= Otter Point, Greater Victoria =

Rural forestry district in British Columbia, Canada

Otter Point is a rural forestry district between other rural district of Shirley and town of Sooke.

It references the immediate area around Otter Point Road, a 10 km crescent-shaped thoroughfare beginning and terminating on West Coast Road as well as the area towards Shirley boundary too. The rural district itself is generally considered to begin past the extensive residential subdivisions of Broom Hill, past Helgesen Road.
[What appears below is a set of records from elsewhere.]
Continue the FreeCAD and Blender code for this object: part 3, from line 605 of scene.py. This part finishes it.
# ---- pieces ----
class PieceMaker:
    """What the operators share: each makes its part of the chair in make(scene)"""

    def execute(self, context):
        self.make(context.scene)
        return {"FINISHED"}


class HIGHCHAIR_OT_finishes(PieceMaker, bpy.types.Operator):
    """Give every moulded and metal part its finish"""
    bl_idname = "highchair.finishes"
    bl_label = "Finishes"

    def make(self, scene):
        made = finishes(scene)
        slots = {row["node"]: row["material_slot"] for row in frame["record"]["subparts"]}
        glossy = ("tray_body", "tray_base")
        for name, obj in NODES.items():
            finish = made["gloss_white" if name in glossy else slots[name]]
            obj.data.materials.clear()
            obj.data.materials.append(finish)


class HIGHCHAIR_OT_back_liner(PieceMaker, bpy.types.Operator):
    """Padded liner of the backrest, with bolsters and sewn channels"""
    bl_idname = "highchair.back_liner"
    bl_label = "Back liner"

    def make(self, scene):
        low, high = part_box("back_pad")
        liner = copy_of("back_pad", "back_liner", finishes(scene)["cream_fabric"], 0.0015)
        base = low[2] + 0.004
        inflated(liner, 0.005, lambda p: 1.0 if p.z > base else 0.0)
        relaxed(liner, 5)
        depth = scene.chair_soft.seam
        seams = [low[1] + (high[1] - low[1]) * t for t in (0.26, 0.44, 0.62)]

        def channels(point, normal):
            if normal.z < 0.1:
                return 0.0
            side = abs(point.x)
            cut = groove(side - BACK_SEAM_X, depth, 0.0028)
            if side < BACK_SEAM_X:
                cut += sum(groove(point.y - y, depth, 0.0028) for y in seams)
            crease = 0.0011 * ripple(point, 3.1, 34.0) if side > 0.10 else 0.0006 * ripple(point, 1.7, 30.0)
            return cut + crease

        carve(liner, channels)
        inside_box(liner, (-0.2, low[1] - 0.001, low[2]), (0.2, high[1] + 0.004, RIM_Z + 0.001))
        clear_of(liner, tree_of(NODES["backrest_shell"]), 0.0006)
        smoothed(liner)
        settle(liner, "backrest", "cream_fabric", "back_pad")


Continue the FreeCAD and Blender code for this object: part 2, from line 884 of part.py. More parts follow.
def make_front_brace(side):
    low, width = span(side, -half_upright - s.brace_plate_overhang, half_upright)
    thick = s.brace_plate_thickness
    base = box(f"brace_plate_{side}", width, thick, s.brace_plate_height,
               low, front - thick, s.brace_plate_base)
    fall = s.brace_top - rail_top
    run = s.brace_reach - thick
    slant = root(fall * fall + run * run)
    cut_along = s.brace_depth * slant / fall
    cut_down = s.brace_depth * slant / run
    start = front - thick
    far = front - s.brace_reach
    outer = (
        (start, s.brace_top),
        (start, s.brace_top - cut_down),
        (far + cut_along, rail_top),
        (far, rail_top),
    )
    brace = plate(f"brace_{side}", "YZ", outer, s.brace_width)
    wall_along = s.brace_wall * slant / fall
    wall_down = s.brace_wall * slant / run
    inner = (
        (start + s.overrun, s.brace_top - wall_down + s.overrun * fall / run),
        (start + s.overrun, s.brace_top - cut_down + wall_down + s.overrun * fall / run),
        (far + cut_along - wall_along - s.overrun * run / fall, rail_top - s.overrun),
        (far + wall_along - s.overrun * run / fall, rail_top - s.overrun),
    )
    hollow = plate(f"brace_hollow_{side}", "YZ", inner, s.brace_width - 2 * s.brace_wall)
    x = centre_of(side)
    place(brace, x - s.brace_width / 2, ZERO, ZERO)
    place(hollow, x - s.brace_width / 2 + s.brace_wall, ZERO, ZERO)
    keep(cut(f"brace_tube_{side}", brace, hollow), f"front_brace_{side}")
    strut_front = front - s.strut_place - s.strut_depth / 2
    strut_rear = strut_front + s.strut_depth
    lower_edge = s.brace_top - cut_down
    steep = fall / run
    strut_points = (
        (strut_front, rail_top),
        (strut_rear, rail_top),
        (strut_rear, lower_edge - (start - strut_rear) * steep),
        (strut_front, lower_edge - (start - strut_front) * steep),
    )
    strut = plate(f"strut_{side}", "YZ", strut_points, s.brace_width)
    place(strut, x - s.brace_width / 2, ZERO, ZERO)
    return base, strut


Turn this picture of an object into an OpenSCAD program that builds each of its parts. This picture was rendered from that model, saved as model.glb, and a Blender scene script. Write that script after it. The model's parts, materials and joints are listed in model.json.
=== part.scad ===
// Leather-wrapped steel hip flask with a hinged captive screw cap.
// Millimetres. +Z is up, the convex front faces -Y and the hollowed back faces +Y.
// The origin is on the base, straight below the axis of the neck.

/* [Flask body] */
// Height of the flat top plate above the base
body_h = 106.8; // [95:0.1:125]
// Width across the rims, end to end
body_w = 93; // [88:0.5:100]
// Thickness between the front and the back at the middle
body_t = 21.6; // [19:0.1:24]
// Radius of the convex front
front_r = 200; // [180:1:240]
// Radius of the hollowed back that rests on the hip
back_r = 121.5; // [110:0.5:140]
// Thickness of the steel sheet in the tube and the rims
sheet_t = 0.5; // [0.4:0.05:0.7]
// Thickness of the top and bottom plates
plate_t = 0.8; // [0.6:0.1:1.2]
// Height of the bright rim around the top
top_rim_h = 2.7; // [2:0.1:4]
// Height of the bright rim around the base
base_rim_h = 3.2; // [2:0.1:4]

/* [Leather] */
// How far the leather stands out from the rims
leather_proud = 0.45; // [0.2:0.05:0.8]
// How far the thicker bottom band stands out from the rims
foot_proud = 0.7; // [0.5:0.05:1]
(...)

The character of Otter Point is predominantly rural lifestyle, with many small hobby farms and pockets of forest. The housing ranges from small, modest cottage-type structures and mobile homes to more extensive, upscale residences. Most of the lots are large, consisting of 1 acre or more.

==Geography==

The landscape is rocky with basalt, gabbro and sandstone. Much of it is forested by arbutus (at its western limit), bigleaf maple, alder, and conifers such as shore pine, western red cedar, western hemlock and Douglas-fir. There are many ponds, as well as two substantial lakes — Kemp Lake and Young Lake (the latter being the site of a Scout camp). There are numerous unofficial trails that locals use for walking or riding horses. To the north and east of the neighbourhood is working forest land, much of it licensed for harvesting to Western Forest Products. The areas around the logging roads there are popular with outdoor recreationalists.

==Services==

No commercial facilities exist in the district; however, there is some light industry, typically operated from area residences.

There are some very limited public facilities such as Otter Point Fire Hall on the corner of Otter Point and Kemp Lake Roads and public parks such as William Simmons Park.